To reach Kankumbi, we had two routes. Nandgadh-Khanapur-Jamboti-Kankumbi was a short route but road wasn't in good condition. Nandgadh-Khanapur-Belgaum-Jamboti-Kankumbi was longer but good roads. We chose to take the good road. We reached Kankumbi by 4-30 pm.

Malaprabha's birthplace is about 2 kms from Kankumbi village. The road was narrow hilly road passing through a jungle. A kilometer after the village the scene changed drastically, I felt we had entered a mine. The massive open pit we were looking at was Kalasa Banduri project. The place looks terrible, very sad to seen the place dug up. Anyway, we reached Mauli temple believed to be the starting point of Malaprabha. The temple is typical Konkan style.

Most Konkan temples have a shelter like this one. Next to the shelter in the foreground is a stepped well.

This well water is said to be the starting point of Malaprabha.

The place is dusty, thanks to the ongoing work in the neighborhood.

That's the Kalasa Banduri trench - a project that is supposed to join Mahadeyi and Malaprabha.

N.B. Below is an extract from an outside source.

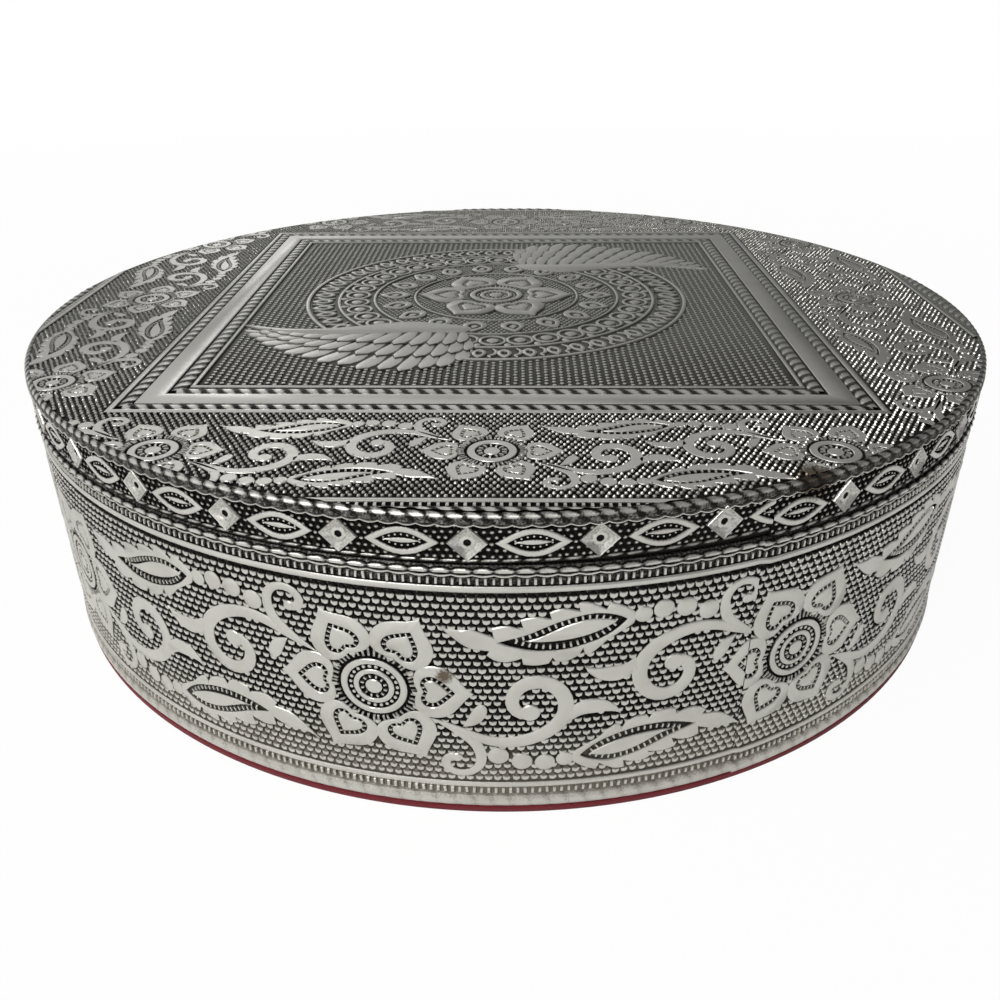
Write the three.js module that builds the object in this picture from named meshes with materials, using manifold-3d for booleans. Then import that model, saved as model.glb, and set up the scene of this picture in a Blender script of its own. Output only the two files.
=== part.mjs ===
// Round keepsake box with a lift-off lid. Base and lid are turned from board, lined with velvet
// and clad in embossed sheet metal. Millimetres, +Z up, origin under the middle of the felt.
import * as THREE from 'three';
import { mergeVertices } from 'three/addons/utils/BufferGeometryUtils.js';
import Module from 'manifold-3d';

// Outer sizes
const boxRadius = 100; // ground of the embossed sheet round the wall
const baseHeight = 47.2; // floor to the rim that the lid rests on
const lidHeight = 8.3; // rim to the ground of the sheet on top of the lid

// Sheet metal
const sheetThickness = 0.5;
const foldWidth = 3.2; // flange folded over the rim and under the foot
const rimRopeWidth = 1.5; // rope along the top edge of the base
const rimRopeRelief = 0.5;
const footRopeWidth = 2.4; // rope along the bottom edge of the base
const footRopeRelief = 0.8;
const skirtDrop = 1.3; // edge of the top sheet, folded down over the band
const skirtRound = 0.9;
const bandLift = 0.6; // shadow gap between the band and the rim of the base

// Boards
const baseBoardThickness = 3.5;
const wallThickness = 5;
const collarThickness = 2.2;
const collarChamfer = 0.6;
const lidBoardThickness = 3;

// Embossed work
const reliefHeight = 0.6; // raised ornament above the ground of the sheet
const lineWidth = 1.1; // plain raised lines
const wallLineDrop = 3.1; // rim to the upper plain line on the base
const footLineLift = 4.4; // foot of the sheet to the lower plain line
const topLineInset = 4; // edge of the lid to the plain circle
const frameHalf = 66; // middle of the lid to the outer edge of the square frame
const frameBandOuter = 61.4;
const frameBandWidth = 4.6;
const panelHalf = 54.4; // middle of the lid to the thin line round the panel
const artShiftX = -1; // the square work sits a little off the middle of the lid
const artShiftY = 1;
const thinLineWidth = 0.7;
const medallionRadius = 43.4;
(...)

A short video of Mauli temple-

Since there was not one board stating this as birth place of Malaprabha I inquired with one of the temple staff. The elderly person said the correct Ugamasthala is Sri Rameshwar temple about half kilometer away.. he pointed at the temple and asked me to check out the well there. Water from the well at flows down to Mauli temple, collects in the well here and flows again.

This is Ramlingeshwar temple.. looks like a church :)

Check out the pillar, its made of laterite blocks.

Besides the temple is another temple and a well. Inside the small temple is silver hand (see inset).

This well is supposed to be the correct Malaprabha Ugamasthala. From here water flows down to Sri Mauli temple, collects in the well there and then flows down into the valley..

Video of Rameshwar temple-

The 400+ kilometer journey of Malaprabha from Belgaum district ends by merging into river Krishna at Kudala Sangama in Bagalkot district.